Objective: Send back all the data below, exactly as given.

Information shown:
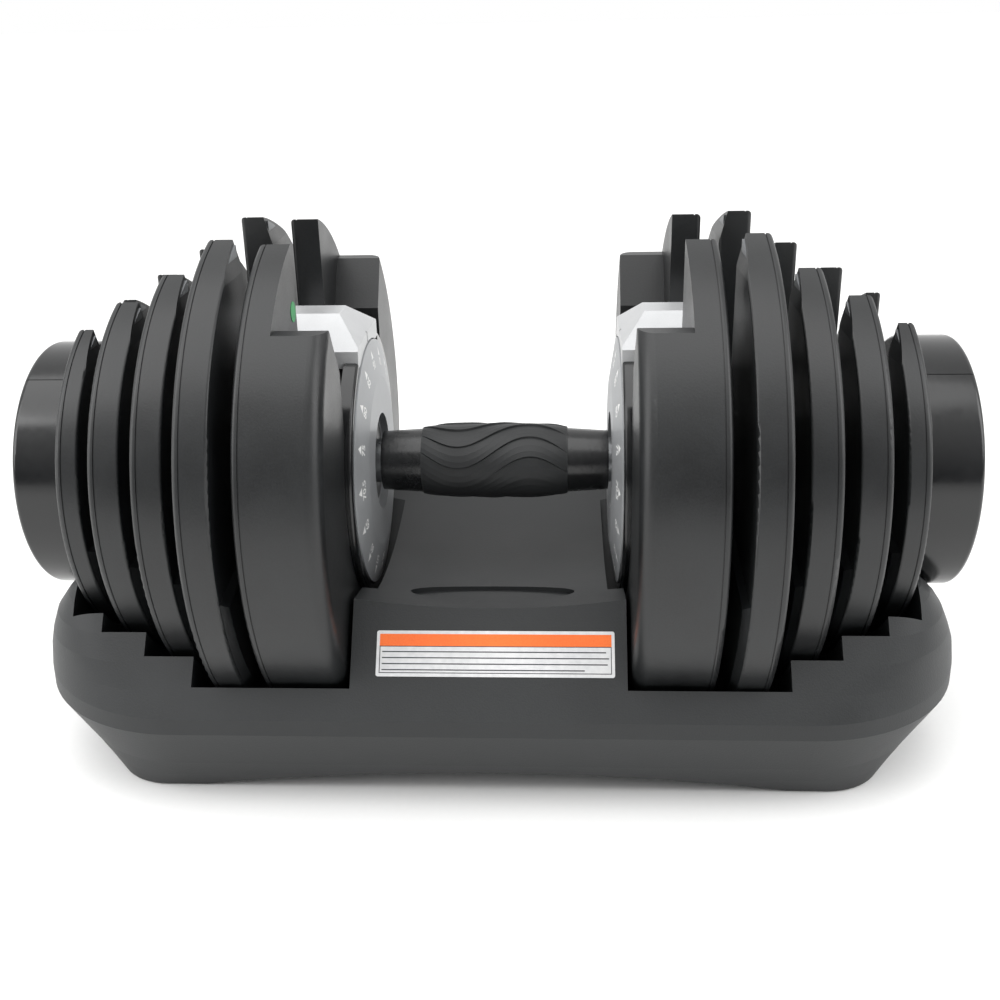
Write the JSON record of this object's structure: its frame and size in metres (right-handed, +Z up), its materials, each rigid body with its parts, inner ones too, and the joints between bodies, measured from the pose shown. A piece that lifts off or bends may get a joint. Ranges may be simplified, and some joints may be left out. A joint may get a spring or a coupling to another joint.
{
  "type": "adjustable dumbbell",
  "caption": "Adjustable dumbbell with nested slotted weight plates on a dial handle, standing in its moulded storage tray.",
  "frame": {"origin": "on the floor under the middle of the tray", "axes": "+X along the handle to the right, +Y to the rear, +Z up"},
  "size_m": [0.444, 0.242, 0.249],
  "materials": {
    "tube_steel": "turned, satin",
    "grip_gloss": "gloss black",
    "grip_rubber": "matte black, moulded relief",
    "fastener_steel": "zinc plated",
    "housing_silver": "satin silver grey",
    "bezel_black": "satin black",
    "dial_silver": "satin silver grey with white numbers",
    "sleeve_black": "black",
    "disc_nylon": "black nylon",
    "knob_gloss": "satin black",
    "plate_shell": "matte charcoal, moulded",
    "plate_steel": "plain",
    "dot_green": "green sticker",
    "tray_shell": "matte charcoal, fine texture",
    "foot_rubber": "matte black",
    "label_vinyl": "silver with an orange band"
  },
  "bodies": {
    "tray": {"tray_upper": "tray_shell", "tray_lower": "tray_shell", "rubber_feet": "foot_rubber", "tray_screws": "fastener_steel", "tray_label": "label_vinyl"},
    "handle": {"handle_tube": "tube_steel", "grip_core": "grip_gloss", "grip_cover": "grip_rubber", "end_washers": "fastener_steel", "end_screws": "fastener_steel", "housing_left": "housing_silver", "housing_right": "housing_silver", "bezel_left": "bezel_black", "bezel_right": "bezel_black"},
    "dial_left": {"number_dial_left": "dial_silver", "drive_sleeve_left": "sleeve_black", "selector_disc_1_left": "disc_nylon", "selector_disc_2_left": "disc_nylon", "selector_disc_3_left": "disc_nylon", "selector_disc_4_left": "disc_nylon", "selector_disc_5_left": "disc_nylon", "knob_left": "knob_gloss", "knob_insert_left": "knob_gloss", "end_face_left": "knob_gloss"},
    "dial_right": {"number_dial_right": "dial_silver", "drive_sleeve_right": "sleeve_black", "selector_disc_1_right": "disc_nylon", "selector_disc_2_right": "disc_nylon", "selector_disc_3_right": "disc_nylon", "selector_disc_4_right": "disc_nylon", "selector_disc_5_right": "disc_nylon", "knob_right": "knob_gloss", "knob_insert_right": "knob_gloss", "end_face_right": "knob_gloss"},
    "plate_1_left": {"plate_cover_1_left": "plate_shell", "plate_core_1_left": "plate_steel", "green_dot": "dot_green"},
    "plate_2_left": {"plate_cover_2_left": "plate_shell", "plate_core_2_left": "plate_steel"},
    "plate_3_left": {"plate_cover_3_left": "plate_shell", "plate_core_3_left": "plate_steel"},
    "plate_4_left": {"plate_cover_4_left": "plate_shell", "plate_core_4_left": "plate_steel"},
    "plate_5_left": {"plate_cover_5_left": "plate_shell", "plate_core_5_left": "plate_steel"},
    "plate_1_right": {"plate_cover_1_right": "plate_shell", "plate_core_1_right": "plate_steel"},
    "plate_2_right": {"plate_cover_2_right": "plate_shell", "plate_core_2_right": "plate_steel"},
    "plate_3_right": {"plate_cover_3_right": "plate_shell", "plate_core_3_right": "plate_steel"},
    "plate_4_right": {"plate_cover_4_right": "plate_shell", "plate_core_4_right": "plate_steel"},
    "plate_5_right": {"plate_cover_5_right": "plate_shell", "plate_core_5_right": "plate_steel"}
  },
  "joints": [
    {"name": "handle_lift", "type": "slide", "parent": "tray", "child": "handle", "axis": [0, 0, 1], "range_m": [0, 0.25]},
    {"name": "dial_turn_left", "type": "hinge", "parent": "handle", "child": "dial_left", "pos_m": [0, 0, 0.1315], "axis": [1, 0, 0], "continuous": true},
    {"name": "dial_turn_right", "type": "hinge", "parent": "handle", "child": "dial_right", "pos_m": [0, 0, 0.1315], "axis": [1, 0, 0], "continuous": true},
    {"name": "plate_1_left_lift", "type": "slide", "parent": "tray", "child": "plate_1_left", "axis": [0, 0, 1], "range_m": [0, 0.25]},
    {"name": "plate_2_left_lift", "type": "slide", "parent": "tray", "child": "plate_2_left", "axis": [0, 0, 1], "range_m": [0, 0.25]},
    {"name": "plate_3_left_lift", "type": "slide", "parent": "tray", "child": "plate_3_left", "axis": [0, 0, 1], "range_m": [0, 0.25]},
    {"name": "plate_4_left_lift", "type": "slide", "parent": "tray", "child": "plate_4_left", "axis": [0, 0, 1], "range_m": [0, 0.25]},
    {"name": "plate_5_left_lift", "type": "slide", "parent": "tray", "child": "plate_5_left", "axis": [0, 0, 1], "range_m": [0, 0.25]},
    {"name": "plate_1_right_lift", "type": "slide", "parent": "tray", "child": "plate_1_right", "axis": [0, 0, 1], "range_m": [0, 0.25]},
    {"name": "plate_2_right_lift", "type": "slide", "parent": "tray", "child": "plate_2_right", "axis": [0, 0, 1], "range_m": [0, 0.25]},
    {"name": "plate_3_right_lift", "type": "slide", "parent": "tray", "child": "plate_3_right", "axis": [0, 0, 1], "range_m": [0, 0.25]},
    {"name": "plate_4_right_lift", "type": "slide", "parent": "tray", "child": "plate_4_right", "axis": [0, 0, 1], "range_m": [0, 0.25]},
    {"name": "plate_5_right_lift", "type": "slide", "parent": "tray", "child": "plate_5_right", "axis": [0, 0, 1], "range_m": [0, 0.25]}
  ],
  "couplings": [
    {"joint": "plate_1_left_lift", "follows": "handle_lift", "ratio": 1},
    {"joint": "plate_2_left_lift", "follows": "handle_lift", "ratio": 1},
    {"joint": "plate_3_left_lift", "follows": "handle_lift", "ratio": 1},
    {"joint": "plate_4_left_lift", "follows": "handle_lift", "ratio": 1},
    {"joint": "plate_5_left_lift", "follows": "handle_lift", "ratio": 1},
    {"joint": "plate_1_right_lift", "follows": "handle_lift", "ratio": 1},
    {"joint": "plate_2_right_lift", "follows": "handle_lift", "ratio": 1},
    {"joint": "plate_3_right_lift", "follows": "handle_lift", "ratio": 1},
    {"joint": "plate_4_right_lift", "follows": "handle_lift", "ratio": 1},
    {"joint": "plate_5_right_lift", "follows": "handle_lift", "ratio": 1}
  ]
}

The response:
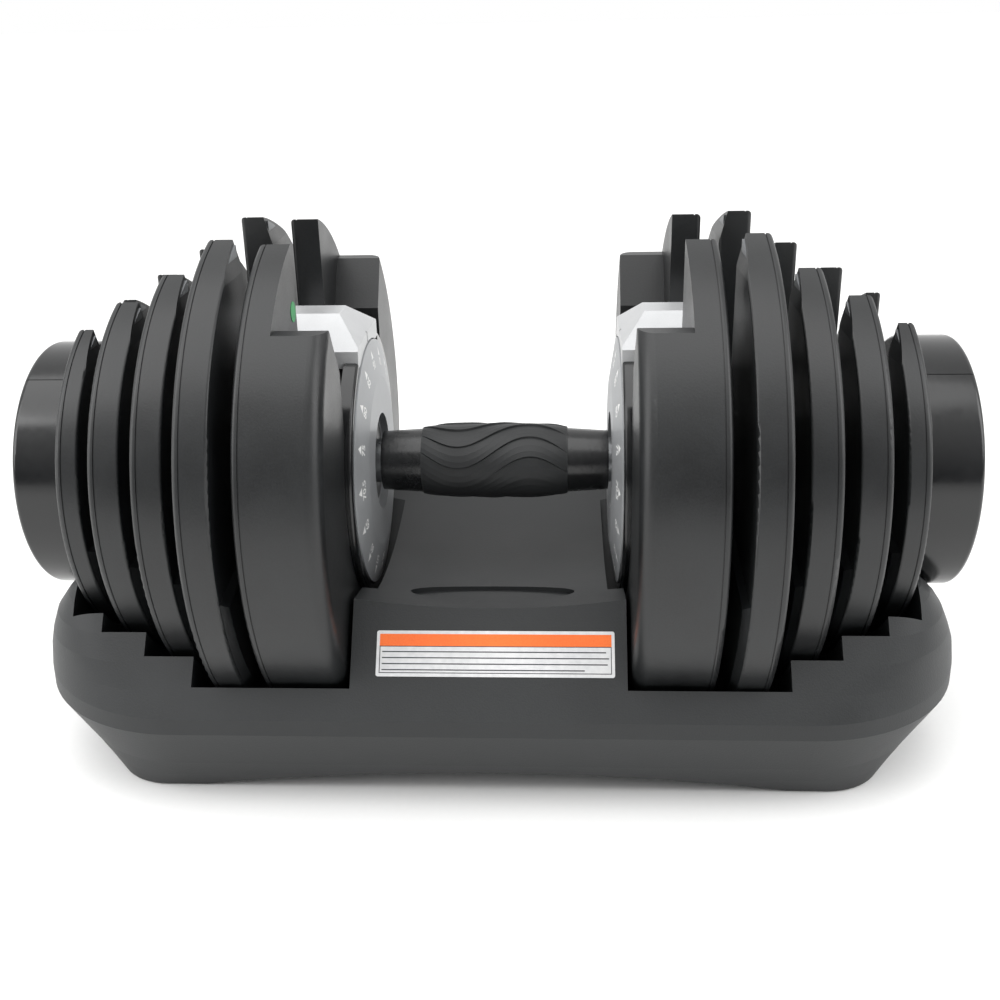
Write the JSON record of this object's structure: its frame and size in metres (right-handed, +Z up), its materials, each rigid body with its parts, inner ones too, and the joints between bodies, measured from the pose shown. A piece that lifts off or bends may get a joint. Ranges may be simplified, and some joints may be left out. A joint may get a spring or a coupling to another joint.
{
  "type": "adjustable dumbbell",
  "caption": "Adjustable dumbbell with nested slotted weight plates on a dial handle, standing in its moulded storage tray.",
  "frame": {"origin": "on the floor under the middle of the tray", "axes": "+X along the handle to the right, +Y to the rear, +Z up"},
  "size_m": [0.444, 0.242, 0.249],
  "materials": {
    "tube_steel": "turned, satin",
    "grip_gloss": "gloss black",
    "grip_rubber": "matte black, moulded relief",
    "fastener_steel": "zinc plated",
    "housing_silver": "satin silver grey",
    "bezel_black": "satin black",
    "dial_silver": "satin silver grey with white numbers",
    "sleeve_black": "black",
    "disc_nylon": "black nylon",
    "knob_gloss": "satin black",
    "plate_shell": "matte charcoal, moulded",
    "plate_steel": "plain",
    "dot_green": "green sticker",
    "tray_shell": "matte charcoal, fine texture",
    "foot_rubber": "matte black",
    "label_vinyl": "silver with an orange band"
  },
  "bodies": {
    "tray": {"tray_upper": "tray_shell", "tray_lower": "tray_shell", "rubber_feet": "foot_rubber", "tray_screws": "fastener_steel", "tray_label": "label_vinyl"},
    "handle": {"handle_tube": "tube_steel", "grip_core": "grip_gloss", "grip_cover": "grip_rubber", "end_washers": "fastener_steel", "end_screws": "fastener_steel", "housing_left": "housing_silver", "housing_right": "housing_silver", "bezel_left": "bezel_black", "bezel_right": "bezel_black"},
    "dial_left": {"number_dial_left": "dial_silver", "drive_sleeve_left": "sleeve_black", "selector_disc_1_left": "disc_nylon", "selector_disc_2_left": "disc_nylon", "selector_disc_3_left": "disc_nylon", "selector_disc_4_left": "disc_nylon", "selector_disc_5_left": "disc_nylon", "knob_left": "knob_gloss", "knob_insert_left": "knob_gloss", "end_face_left": "knob_gloss"},
    "dial_right": {"number_dial_right": "dial_silver", "drive_sleeve_right": "sleeve_black", "selector_disc_1_right": "disc_nylon", "selector_disc_2_right": "disc_nylon", "selector_disc_3_right": "disc_nylon", "selector_disc_4_right": "disc_nylon", "selector_disc_5_right": "disc_nylon", "knob_right": "knob_gloss", "knob_insert_right": "knob_gloss", "end_face_right": "knob_gloss"},
    "plate_1_left": {"plate_cover_1_left": "plate_shell", "plate_core_1_left": "plate_steel", "green_dot": "dot_green"},
    "plate_2_left": {"plate_cover_2_left": "plate_shell", "plate_core_2_left": "plate_steel"},
    "plate_3_left": {"plate_cover_3_left": "plate_shell", "plate_core_3_left": "plate_steel"},
    "plate_4_left": {"plate_cover_4_left": "plate_shell", "plate_core_4_left": "plate_steel"},
    "plate_5_left": {"plate_cover_5_left": "plate_shell", "plate_core_5_left": "plate_steel"},
    "plate_1_right": {"plate_cover_1_right": "plate_shell", "plate_core_1_right": "plate_steel"},
    "plate_2_right": {"plate_cover_2_right": "plate_shell", "plate_core_2_right": "plate_steel"},
    "plate_3_right": {"plate_cover_3_right": "plate_shell", "plate_core_3_right": "plate_steel"},
    "plate_4_right": {"plate_cover_4_right": "plate_shell", "plate_core_4_right": "plate_steel"},
    "plate_5_right": {"plate_cover_5_right": "plate_shell", "plate_core_5_right": "plate_steel"}
  },
  "joints": [
    {"name": "handle_lift", "type": "slide", "parent": "tray", "child": "handle", "axis": [0, 0, 1], "range_m": [0, 0.25]},
    {"name": "dial_turn_left", "type": "hinge", "parent": "handle", "child": "dial_left", "pos_m": [0, 0, 0.1315], "axis": [1, 0, 0], "continuous": true},
    {"name": "dial_turn_right", "type": "hinge", "parent": "handle", "child": "dial_right", "pos_m": [0, 0, 0.1315], "axis": [1, 0, 0], "continuous": true},
    {"name": "plate_1_left_lift", "type": "slide", "parent": "tray", "child": "plate_1_left", "axis": [0, 0, 1], "range_m": [0, 0.25]},
    {"name": "plate_2_left_lift", "type": "slide", "parent": "tray", "child": "plate_2_left", "axis": [0, 0, 1], "range_m": [0, 0.25]},
    {"name": "plate_3_left_lift", "type": "slide", "parent": "tray", "child": "plate_3_left", "axis": [0, 0, 1], "range_m": [0, 0.25]},
    {"name": "plate_4_left_lift", "type": "slide", "parent": "tray", "child": "plate_4_left", "axis": [0, 0, 1], "range_m": [0, 0.25]},
    {"name": "plate_5_left_lift", "type": "slide", "parent": "tray", "child": "plate_5_left", "axis": [0, 0, 1], "range_m": [0, 0.25]},
    {"name": "plate_1_right_lift", "type": "slide", "parent": "tray", "child": "plate_1_right", "axis": [0, 0, 1], "range_m": [0, 0.25]},
    {"name": "plate_2_right_lift", "type": "slide", "parent": "tray", "child": "plate_2_right", "axis": [0, 0, 1], "range_m": [0, 0.25]},
    {"name": "plate_3_right_lift", "type": "slide", "parent": "tray", "child": "plate_3_right", "axis": [0, 0, 1], "range_m": [0, 0.25]},
    {"name": "plate_4_right_lift", "type": "slide", "parent": "tray", "child": "plate_4_right", "axis": [0, 0, 1], "range_m": [0, 0.25]},
    {"name": "plate_5_right_lift", "type": "slide", "parent": "tray", "child": "plate_5_right", "axis": [0, 0, 1], "range_m": [0, 0.25]}
  ],
  "couplings": [
    {"joint": "plate_1_left_lift", "follows": "handle_lift", "ratio": 1},
    {"joint": "plate_2_left_lift", "follows": "handle_lift", "ratio": 1},
    {"joint": "plate_3_left_lift", "follows": "handle_lift", "ratio": 1},
    {"joint": "plate_4_left_lift", "follows": "handle_lift", "ratio": 1},
    {"joint": "plate_5_left_lift", "follows": "handle_lift", "ratio": 1},
    {"joint": "plate_1_right_lift", "follows": "handle_lift", "ratio": 1},
    {"joint": "plate_2_right_lift", "follows": "handle_lift", "ratio": 1},
    {"joint": "plate_3_right_lift", "follows": "handle_lift", "ratio": 1},
    {"joint": "plate_4_right_lift", "follows": "handle_lift", "ratio": 1},
    {"joint": "plate_5_right_lift", "follows": "handle_lift", "ratio": 1}
  ]
}